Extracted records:
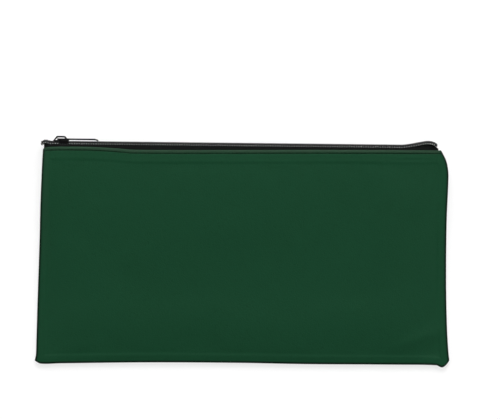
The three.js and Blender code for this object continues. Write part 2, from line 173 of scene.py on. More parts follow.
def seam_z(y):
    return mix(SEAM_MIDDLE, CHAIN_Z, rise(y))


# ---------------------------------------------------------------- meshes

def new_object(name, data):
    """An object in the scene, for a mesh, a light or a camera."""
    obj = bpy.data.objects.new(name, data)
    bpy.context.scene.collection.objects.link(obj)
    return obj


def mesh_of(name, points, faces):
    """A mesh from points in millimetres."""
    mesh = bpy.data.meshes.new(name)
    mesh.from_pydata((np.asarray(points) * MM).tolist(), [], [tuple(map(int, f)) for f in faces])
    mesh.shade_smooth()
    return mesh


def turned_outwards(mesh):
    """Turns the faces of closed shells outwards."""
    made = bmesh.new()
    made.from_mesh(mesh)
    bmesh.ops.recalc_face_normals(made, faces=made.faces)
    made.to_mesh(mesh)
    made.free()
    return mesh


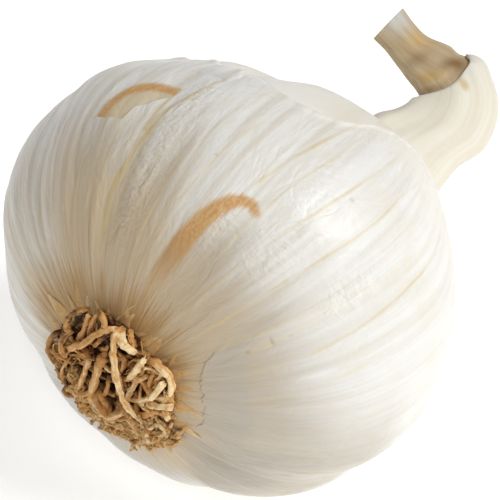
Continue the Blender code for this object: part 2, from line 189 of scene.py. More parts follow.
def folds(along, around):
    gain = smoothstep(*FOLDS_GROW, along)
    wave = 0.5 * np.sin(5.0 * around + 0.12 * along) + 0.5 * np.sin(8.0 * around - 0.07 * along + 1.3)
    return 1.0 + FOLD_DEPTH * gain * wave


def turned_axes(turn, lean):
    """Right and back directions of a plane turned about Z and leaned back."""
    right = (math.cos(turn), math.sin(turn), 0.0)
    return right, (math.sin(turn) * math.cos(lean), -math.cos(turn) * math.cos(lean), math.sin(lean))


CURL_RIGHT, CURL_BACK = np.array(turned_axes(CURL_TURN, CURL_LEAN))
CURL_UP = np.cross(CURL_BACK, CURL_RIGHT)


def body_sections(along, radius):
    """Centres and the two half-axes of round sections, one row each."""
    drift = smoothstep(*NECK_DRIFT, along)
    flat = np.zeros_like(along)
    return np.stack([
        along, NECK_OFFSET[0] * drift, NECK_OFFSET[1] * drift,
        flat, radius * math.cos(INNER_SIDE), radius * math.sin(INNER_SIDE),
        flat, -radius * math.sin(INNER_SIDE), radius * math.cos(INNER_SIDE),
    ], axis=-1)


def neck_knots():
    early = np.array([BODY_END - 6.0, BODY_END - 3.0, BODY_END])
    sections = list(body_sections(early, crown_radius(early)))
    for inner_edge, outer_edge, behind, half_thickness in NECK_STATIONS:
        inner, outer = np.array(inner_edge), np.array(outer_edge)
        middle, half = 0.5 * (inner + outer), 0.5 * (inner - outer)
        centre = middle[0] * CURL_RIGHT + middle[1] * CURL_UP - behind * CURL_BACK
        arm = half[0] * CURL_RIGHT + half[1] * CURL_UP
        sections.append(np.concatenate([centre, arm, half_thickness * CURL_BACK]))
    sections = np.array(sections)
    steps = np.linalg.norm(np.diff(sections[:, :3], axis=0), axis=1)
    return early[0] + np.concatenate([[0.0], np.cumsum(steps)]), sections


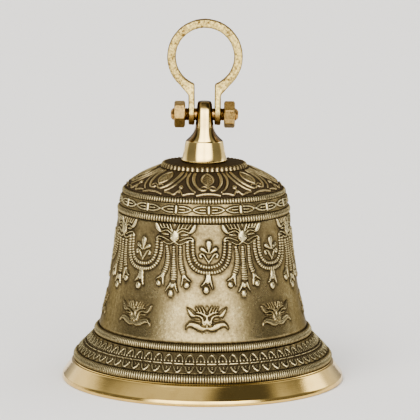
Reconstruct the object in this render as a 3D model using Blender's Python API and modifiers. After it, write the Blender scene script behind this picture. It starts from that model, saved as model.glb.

:: TASK BRIEF ::
From the line that contains "Continue the Blender" through the line that contains "return early[0] +", reproduce every line exactly, both end lines included.

:: ANSWER BELOW ::
Continue the Blender code for this object: part 2, from line 189 of scene.py. More parts follow.
def folds(along, around):
    gain = smoothstep(*FOLDS_GROW, along)
    wave = 0.5 * np.sin(5.0 * around + 0.12 * along) + 0.5 * np.sin(8.0 * around - 0.07 * along + 1.3)
    return 1.0 + FOLD_DEPTH * gain * wave


def turned_axes(turn, lean):
    """Right and back directions of a plane turned about Z and leaned back."""
    right = (math.cos(turn), math.sin(turn), 0.0)
    return right, (math.sin(turn) * math.cos(lean), -math.cos(turn) * math.cos(lean), math.sin(lean))


CURL_RIGHT, CURL_BACK = np.array(turned_axes(CURL_TURN, CURL_LEAN))
CURL_UP = np.cross(CURL_BACK, CURL_RIGHT)


def body_sections(along, radius):
    """Centres and the two half-axes of round sections, one row each."""
    drift = smoothstep(*NECK_DRIFT, along)
    flat = np.zeros_like(along)
    return np.stack([
        along, NECK_OFFSET[0] * drift, NECK_OFFSET[1] * drift,
        flat, radius * math.cos(INNER_SIDE), radius * math.sin(INNER_SIDE),
        flat, -radius * math.sin(INNER_SIDE), radius * math.cos(INNER_SIDE),
    ], axis=-1)


def neck_knots():
    early = np.array([BODY_END - 6.0, BODY_END - 3.0, BODY_END])
    sections = list(body_sections(early, crown_radius(early)))
    for inner_edge, outer_edge, behind, half_thickness in NECK_STATIONS:
        inner, outer = np.array(inner_edge), np.array(outer_edge)
        middle, half = 0.5 * (inner + outer), 0.5 * (inner - outer)
        centre = middle[0] * CURL_RIGHT + middle[1] * CURL_UP - behind * CURL_BACK
        arm = half[0] * CURL_RIGHT + half[1] * CURL_UP
        sections.append(np.concatenate([centre, arm, half_thickness * CURL_BACK]))
    sections = np.array(sections)
    steps = np.linalg.norm(np.diff(sections[:, :3], axis=0), axis=1)
    return early[0] + np.concatenate([[0.0], np.cumsum(steps)]), sections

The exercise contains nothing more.